━━ Supplied material ━━

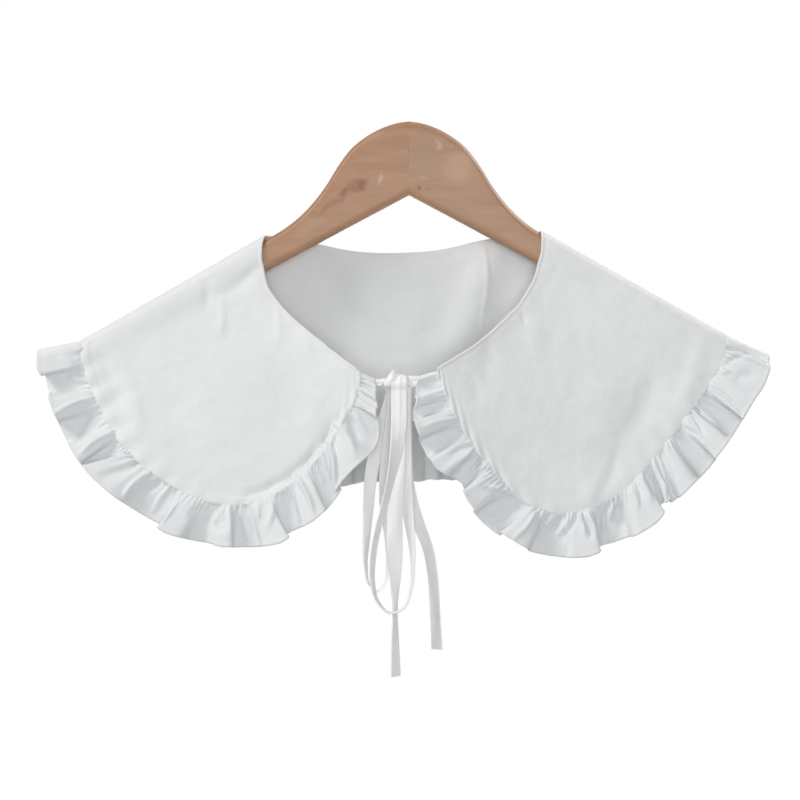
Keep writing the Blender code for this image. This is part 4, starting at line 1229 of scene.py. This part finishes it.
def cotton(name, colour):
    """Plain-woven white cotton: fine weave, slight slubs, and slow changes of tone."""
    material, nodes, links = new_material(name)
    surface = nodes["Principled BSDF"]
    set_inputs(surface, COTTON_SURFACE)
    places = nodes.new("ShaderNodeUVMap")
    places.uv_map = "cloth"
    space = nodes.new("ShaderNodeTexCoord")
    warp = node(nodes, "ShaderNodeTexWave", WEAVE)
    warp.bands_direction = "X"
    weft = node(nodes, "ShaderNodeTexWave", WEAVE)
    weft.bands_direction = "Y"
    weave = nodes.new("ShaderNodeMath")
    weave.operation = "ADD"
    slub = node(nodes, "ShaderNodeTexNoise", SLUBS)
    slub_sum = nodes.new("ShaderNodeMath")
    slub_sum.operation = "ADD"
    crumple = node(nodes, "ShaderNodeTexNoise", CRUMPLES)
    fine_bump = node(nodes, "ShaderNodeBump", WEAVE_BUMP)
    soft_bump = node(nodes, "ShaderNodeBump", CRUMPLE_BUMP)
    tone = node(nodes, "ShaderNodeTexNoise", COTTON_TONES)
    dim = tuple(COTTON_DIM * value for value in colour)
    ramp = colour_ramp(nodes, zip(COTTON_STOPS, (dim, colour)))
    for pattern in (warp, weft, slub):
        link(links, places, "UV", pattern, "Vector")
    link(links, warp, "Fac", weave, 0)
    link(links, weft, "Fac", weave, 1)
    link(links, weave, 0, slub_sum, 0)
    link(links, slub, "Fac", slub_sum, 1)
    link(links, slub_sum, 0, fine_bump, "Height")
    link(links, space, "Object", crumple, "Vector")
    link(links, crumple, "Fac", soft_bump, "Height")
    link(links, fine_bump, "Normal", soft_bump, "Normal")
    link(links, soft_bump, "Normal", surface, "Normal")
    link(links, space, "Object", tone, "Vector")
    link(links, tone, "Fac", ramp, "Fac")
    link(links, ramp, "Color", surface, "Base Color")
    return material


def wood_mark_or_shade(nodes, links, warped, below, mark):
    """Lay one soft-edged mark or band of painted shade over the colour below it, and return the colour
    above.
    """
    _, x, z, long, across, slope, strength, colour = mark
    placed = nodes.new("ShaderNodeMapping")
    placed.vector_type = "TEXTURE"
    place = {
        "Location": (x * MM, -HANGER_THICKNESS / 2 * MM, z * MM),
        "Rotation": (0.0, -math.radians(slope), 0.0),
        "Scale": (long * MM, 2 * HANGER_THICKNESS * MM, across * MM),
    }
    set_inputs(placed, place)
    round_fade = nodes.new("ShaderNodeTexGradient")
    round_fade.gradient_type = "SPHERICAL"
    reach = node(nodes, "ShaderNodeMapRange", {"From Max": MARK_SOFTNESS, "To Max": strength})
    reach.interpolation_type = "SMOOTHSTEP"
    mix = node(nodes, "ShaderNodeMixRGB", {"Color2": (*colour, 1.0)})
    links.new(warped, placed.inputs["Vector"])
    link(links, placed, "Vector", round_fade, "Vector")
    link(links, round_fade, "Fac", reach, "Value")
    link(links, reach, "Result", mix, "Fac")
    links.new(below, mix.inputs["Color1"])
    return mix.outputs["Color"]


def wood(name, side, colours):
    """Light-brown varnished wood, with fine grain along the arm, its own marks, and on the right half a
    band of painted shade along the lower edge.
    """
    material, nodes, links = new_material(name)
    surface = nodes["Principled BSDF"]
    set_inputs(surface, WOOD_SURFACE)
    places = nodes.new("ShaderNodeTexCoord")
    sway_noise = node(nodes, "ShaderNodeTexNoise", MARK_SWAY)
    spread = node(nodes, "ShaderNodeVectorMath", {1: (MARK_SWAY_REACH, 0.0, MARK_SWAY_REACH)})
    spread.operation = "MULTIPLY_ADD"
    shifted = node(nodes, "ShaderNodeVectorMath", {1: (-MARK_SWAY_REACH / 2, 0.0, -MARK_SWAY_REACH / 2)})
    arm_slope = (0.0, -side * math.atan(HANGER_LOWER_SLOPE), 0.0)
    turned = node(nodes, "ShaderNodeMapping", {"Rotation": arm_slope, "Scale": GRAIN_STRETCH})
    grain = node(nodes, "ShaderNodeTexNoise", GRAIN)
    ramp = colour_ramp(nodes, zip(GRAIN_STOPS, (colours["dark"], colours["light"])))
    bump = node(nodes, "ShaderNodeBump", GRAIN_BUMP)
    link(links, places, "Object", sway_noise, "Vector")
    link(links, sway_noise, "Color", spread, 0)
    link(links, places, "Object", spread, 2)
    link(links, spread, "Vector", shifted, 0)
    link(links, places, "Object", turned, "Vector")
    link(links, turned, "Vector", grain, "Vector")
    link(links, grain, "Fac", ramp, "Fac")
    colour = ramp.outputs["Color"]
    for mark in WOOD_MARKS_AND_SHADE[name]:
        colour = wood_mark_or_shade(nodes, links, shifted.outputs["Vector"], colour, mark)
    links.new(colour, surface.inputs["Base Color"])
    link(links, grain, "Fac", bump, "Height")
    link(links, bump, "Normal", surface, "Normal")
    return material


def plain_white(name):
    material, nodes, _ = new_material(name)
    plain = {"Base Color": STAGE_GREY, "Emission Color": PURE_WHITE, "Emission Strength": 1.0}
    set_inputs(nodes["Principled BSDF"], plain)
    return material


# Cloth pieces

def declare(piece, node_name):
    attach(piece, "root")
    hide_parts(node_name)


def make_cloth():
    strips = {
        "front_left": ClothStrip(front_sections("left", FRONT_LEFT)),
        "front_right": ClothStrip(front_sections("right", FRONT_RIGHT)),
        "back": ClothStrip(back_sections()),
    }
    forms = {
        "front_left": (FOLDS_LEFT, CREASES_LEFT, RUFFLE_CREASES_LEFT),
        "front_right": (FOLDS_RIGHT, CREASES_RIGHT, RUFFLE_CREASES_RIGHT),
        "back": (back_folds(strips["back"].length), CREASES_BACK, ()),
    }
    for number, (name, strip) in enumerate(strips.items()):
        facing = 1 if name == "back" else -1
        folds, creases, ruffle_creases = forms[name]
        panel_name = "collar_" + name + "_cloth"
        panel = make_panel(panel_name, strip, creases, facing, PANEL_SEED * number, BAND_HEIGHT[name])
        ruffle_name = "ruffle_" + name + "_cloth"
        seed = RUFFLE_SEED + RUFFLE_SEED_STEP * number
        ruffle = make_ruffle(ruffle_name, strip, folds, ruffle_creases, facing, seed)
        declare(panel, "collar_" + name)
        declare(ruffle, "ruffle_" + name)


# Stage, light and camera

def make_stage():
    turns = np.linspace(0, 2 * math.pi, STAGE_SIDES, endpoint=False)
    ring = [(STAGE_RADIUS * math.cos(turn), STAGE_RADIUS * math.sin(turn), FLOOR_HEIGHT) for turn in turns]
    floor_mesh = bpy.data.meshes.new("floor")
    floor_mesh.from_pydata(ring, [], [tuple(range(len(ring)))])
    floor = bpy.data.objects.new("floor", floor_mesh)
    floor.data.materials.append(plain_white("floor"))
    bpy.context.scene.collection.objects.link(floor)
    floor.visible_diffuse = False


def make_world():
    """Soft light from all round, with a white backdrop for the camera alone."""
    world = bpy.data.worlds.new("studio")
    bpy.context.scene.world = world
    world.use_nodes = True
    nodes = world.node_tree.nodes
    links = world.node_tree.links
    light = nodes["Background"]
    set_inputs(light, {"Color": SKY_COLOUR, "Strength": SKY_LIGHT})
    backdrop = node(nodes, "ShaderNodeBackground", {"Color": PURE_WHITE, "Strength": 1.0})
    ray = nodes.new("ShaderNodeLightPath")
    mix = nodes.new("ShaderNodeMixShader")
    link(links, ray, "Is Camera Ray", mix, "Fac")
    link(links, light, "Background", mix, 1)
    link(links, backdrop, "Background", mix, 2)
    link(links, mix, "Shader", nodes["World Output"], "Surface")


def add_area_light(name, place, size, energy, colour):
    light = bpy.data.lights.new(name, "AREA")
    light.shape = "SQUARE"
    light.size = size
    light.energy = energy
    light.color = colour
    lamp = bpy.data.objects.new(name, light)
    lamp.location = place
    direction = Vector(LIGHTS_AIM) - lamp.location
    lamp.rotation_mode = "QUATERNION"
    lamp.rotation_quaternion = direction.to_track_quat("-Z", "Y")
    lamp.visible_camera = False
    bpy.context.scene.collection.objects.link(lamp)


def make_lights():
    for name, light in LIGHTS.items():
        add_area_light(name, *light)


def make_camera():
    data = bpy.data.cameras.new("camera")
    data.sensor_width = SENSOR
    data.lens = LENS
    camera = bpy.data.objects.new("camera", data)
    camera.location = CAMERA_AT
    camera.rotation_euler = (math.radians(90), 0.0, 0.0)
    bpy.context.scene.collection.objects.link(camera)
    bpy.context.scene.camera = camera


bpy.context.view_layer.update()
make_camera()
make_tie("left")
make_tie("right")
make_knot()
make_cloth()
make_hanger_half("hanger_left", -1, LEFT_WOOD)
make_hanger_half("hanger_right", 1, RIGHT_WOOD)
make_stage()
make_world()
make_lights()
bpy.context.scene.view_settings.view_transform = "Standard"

━━━

--- Your objective ---
Output only the lines from the one containing "hide_parts(node_name)" through the one containing "floor.visible_diffuse = False", inclusive, exactly as written.

--- Answer for the task ---
    hide_parts(node_name)


def make_cloth():
    strips = {
        "front_left": ClothStrip(front_sections("left", FRONT_LEFT)),
        "front_right": ClothStrip(front_sections("right", FRONT_RIGHT)),
        "back": ClothStrip(back_sections()),
    }
    forms = {
        "front_left": (FOLDS_LEFT, CREASES_LEFT, RUFFLE_CREASES_LEFT),
        "front_right": (FOLDS_RIGHT, CREASES_RIGHT, RUFFLE_CREASES_RIGHT),
        "back": (back_folds(strips["back"].length), CREASES_BACK, ()),
    }
    for number, (name, strip) in enumerate(strips.items()):
        facing = 1 if name == "back" else -1
        folds, creases, ruffle_creases = forms[name]
        panel_name = "collar_" + name + "_cloth"
        panel = make_panel(panel_name, strip, creases, facing, PANEL_SEED * number, BAND_HEIGHT[name])
        ruffle_name = "ruffle_" + name + "_cloth"
        seed = RUFFLE_SEED + RUFFLE_SEED_STEP * number
        ruffle = make_ruffle(ruffle_name, strip, folds, ruffle_creases, facing, seed)
        declare(panel, "collar_" + name)
        declare(ruffle, "ruffle_" + name)


# Stage, light and camera

def make_stage():
    turns = np.linspace(0, 2 * math.pi, STAGE_SIDES, endpoint=False)
    ring = [(STAGE_RADIUS * math.cos(turn), STAGE_RADIUS * math.sin(turn), FLOOR_HEIGHT) for turn in turns]
    floor_mesh = bpy.data.meshes.new("floor")
    floor_mesh.from_pydata(ring, [], [tuple(range(len(ring)))])
    floor = bpy.data.objects.new("floor", floor_mesh)
    floor.data.materials.append(plain_white("floor"))
    bpy.context.scene.collection.objects.link(floor)
    floor.visible_diffuse = False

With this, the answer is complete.